* _Stated goal_: Provide the records once more, identical to the original.

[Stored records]
========================================================================

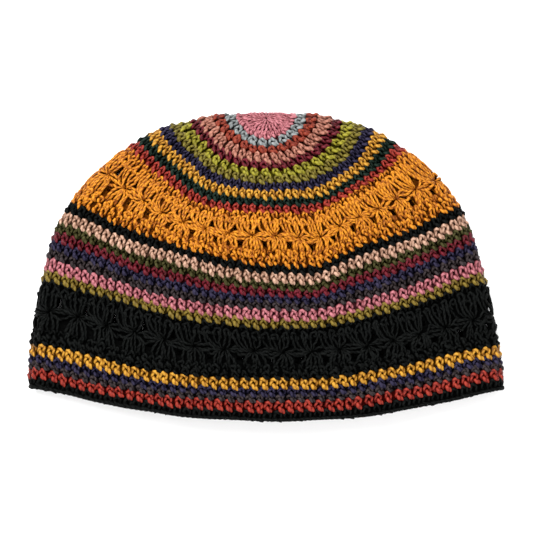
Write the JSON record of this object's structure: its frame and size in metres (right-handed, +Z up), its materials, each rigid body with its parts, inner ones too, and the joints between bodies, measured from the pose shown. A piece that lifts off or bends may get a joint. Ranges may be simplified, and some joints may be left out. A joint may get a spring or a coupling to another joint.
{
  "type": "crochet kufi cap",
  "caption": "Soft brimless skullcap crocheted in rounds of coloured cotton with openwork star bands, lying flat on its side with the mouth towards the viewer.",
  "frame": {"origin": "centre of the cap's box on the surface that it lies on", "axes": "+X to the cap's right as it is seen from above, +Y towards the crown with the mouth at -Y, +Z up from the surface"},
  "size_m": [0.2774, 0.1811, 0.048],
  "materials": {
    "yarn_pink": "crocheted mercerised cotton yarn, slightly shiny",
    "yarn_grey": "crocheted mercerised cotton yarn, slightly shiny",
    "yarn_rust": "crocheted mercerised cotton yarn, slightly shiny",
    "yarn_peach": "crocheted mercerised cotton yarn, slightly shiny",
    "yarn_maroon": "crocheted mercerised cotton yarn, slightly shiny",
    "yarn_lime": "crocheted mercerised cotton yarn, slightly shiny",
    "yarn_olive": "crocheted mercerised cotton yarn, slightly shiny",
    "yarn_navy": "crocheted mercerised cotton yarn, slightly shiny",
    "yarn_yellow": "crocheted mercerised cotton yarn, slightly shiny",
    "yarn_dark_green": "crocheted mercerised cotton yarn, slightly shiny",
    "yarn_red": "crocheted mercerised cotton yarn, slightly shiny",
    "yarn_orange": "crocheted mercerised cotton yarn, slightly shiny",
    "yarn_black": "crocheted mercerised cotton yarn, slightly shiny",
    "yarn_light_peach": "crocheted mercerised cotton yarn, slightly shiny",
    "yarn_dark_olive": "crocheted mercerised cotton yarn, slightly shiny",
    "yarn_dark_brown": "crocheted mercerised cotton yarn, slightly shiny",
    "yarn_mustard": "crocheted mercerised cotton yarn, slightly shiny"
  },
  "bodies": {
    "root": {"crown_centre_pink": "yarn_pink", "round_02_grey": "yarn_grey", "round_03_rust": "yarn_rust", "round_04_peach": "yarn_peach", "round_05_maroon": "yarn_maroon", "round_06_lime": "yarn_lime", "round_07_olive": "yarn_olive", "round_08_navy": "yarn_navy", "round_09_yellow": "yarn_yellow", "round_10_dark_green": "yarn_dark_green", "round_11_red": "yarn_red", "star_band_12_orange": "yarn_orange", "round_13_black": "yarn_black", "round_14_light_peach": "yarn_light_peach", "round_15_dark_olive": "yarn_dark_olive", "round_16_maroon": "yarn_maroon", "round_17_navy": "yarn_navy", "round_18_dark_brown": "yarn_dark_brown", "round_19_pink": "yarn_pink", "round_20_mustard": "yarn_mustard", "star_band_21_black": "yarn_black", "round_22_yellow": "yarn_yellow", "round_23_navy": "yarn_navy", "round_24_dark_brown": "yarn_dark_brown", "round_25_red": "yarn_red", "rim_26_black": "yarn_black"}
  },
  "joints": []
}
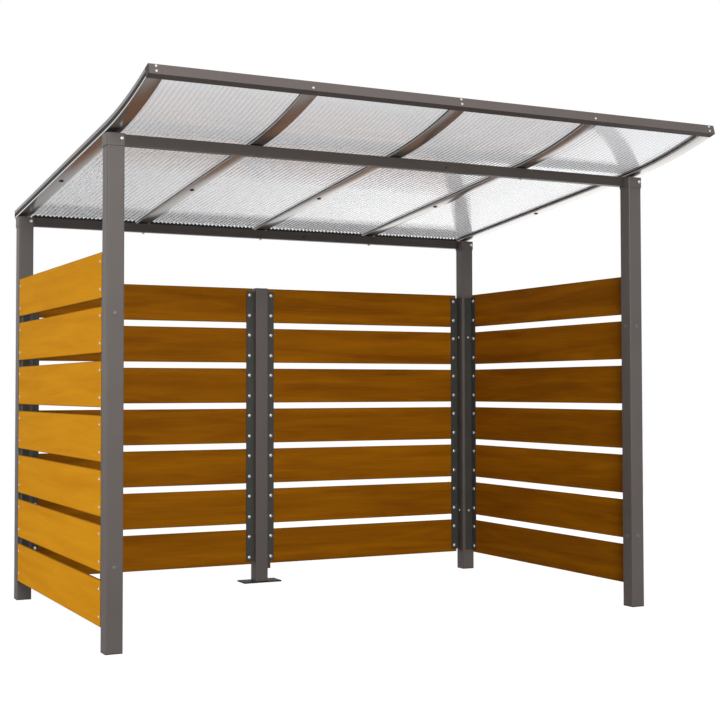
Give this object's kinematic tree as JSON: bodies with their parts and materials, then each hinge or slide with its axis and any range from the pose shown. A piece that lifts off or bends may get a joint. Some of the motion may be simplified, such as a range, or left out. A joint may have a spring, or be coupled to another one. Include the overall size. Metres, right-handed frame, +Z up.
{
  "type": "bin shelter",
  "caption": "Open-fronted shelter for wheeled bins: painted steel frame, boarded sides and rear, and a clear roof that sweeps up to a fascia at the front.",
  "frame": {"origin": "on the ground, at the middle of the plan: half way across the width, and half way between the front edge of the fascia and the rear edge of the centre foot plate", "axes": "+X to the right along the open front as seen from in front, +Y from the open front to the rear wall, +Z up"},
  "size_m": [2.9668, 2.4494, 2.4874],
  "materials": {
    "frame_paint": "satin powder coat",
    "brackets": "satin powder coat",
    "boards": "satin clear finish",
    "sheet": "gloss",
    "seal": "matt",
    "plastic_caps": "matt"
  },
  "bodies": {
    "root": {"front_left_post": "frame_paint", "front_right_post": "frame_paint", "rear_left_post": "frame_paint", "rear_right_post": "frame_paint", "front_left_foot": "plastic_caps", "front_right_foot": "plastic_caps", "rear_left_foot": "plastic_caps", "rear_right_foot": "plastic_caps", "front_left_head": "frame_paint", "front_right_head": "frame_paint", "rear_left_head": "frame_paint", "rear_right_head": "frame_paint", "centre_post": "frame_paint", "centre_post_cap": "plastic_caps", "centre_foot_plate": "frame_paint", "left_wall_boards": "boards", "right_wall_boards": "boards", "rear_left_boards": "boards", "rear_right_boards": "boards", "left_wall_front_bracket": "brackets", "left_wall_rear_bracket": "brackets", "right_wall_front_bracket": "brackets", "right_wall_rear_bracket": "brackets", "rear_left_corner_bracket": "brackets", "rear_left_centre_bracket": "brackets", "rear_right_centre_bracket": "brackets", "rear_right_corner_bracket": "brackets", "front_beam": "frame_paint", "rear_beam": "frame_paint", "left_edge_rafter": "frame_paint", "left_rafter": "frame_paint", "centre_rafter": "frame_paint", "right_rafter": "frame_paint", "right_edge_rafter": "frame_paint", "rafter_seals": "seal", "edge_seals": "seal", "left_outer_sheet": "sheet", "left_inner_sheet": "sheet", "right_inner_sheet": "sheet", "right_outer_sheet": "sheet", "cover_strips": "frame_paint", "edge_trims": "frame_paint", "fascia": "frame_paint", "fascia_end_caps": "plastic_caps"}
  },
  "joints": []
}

========================================================================

* _Full output_:
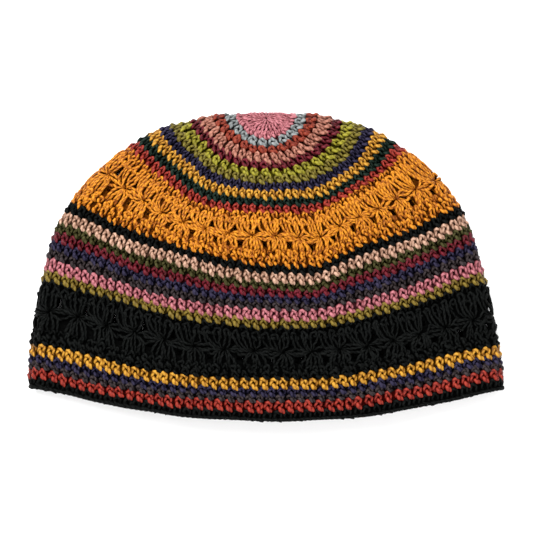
Write the JSON record of this object's structure: its frame and size in metres (right-handed, +Z up), its materials, each rigid body with its parts, inner ones too, and the joints between bodies, measured from the pose shown. A piece that lifts off or bends may get a joint. Ranges may be simplified, and some joints may be left out. A joint may get a spring or a coupling to another joint.
{
  "type": "crochet kufi cap",
  "caption": "Soft brimless skullcap crocheted in rounds of coloured cotton with openwork star bands, lying flat on its side with the mouth towards the viewer.",
  "frame": {"origin": "centre of the cap's box on the surface that it lies on", "axes": "+X to the cap's right as it is seen from above, +Y towards the crown with the mouth at -Y, +Z up from the surface"},
  "size_m": [0.2774, 0.1811, 0.048],
  "materials": {
    "yarn_pink": "crocheted mercerised cotton yarn, slightly shiny",
    "yarn_grey": "crocheted mercerised cotton yarn, slightly shiny",
    "yarn_rust": "crocheted mercerised cotton yarn, slightly shiny",
    "yarn_peach": "crocheted mercerised cotton yarn, slightly shiny",
    "yarn_maroon": "crocheted mercerised cotton yarn, slightly shiny",
    "yarn_lime": "crocheted mercerised cotton yarn, slightly shiny",
    "yarn_olive": "crocheted mercerised cotton yarn, slightly shiny",
    "yarn_navy": "crocheted mercerised cotton yarn, slightly shiny",
    "yarn_yellow": "crocheted mercerised cotton yarn, slightly shiny",
    "yarn_dark_green": "crocheted mercerised cotton yarn, slightly shiny",
    "yarn_red": "crocheted mercerised cotton yarn, slightly shiny",
    "yarn_orange": "crocheted mercerised cotton yarn, slightly shiny",
    "yarn_black": "crocheted mercerised cotton yarn, slightly shiny",
    "yarn_light_peach": "crocheted mercerised cotton yarn, slightly shiny",
    "yarn_dark_olive": "crocheted mercerised cotton yarn, slightly shiny",
    "yarn_dark_brown": "crocheted mercerised cotton yarn, slightly shiny",
    "yarn_mustard": "crocheted mercerised cotton yarn, slightly shiny"
  },
  "bodies": {
    "root": {"crown_centre_pink": "yarn_pink", "round_02_grey": "yarn_grey", "round_03_rust": "yarn_rust", "round_04_peach": "yarn_peach", "round_05_maroon": "yarn_maroon", "round_06_lime": "yarn_lime", "round_07_olive": "yarn_olive", "round_08_navy": "yarn_navy", "round_09_yellow": "yarn_yellow", "round_10_dark_green": "yarn_dark_green", "round_11_red": "yarn_red", "star_band_12_orange": "yarn_orange", "round_13_black": "yarn_black", "round_14_light_peach": "yarn_light_peach", "round_15_dark_olive": "yarn_dark_olive", "round_16_maroon": "yarn_maroon", "round_17_navy": "yarn_navy", "round_18_dark_brown": "yarn_dark_brown", "round_19_pink": "yarn_pink", "round_20_mustard": "yarn_mustard", "star_band_21_black": "yarn_black", "round_22_yellow": "yarn_yellow", "round_23_navy": "yarn_navy", "round_24_dark_brown": "yarn_dark_brown", "round_25_red": "yarn_red", "rim_26_black": "yarn_black"}
  },
  "joints": []
}
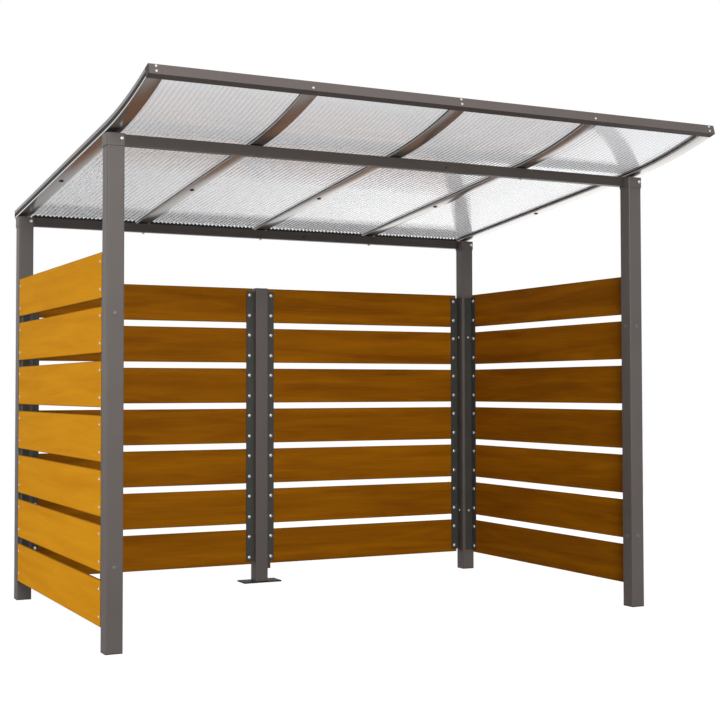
Give this object's kinematic tree as JSON: bodies with their parts and materials, then each hinge or slide with its axis and any range from the pose shown. A piece that lifts off or bends may get a joint. Some of the motion may be simplified, such as a range, or left out. A joint may have a spring, or be coupled to another one. Include the overall size. Metres, right-handed frame, +Z up.
{
  "type": "bin shelter",
  "caption": "Open-fronted shelter for wheeled bins: painted steel frame, boarded sides and rear, and a clear roof that sweeps up to a fascia at the front.",
  "frame": {"origin": "on the ground, at the middle of the plan: half way across the width, and half way between the front edge of the fascia and the rear edge of the centre foot plate", "axes": "+X to the right along the open front as seen from in front, +Y from the open front to the rear wall, +Z up"},
  "size_m": [2.9668, 2.4494, 2.4874],
  "materials": {
    "frame_paint": "satin powder coat",
    "brackets": "satin powder coat",
    "boards": "satin clear finish",
    "sheet": "gloss",
    "seal": "matt",
    "plastic_caps": "matt"
  },
  "bodies": {
    "root": {"front_left_post": "frame_paint", "front_right_post": "frame_paint", "rear_left_post": "frame_paint", "rear_right_post": "frame_paint", "front_left_foot": "plastic_caps", "front_right_foot": "plastic_caps", "rear_left_foot": "plastic_caps", "rear_right_foot": "plastic_caps", "front_left_head": "frame_paint", "front_right_head": "frame_paint", "rear_left_head": "frame_paint", "rear_right_head": "frame_paint", "centre_post": "frame_paint", "centre_post_cap": "plastic_caps", "centre_foot_plate": "frame_paint", "left_wall_boards": "boards", "right_wall_boards": "boards", "rear_left_boards": "boards", "rear_right_boards": "boards", "left_wall_front_bracket": "brackets", "left_wall_rear_bracket": "brackets", "right_wall_front_bracket": "brackets", "right_wall_rear_bracket": "brackets", "rear_left_corner_bracket": "brackets", "rear_left_centre_bracket": "brackets", "rear_right_centre_bracket": "brackets", "rear_right_corner_bracket": "brackets", "front_beam": "frame_paint", "rear_beam": "frame_paint", "left_edge_rafter": "frame_paint", "left_rafter": "frame_paint", "centre_rafter": "frame_paint", "right_rafter": "frame_paint", "right_edge_rafter": "frame_paint", "rafter_seals": "seal", "edge_seals": "seal", "left_outer_sheet": "sheet", "left_inner_sheet": "sheet", "right_inner_sheet": "sheet", "right_outer_sheet": "sheet", "cover_strips": "frame_paint", "edge_trims": "frame_paint", "fascia": "frame_paint", "fascia_end_caps": "plastic_caps"}
  },
  "joints": []
}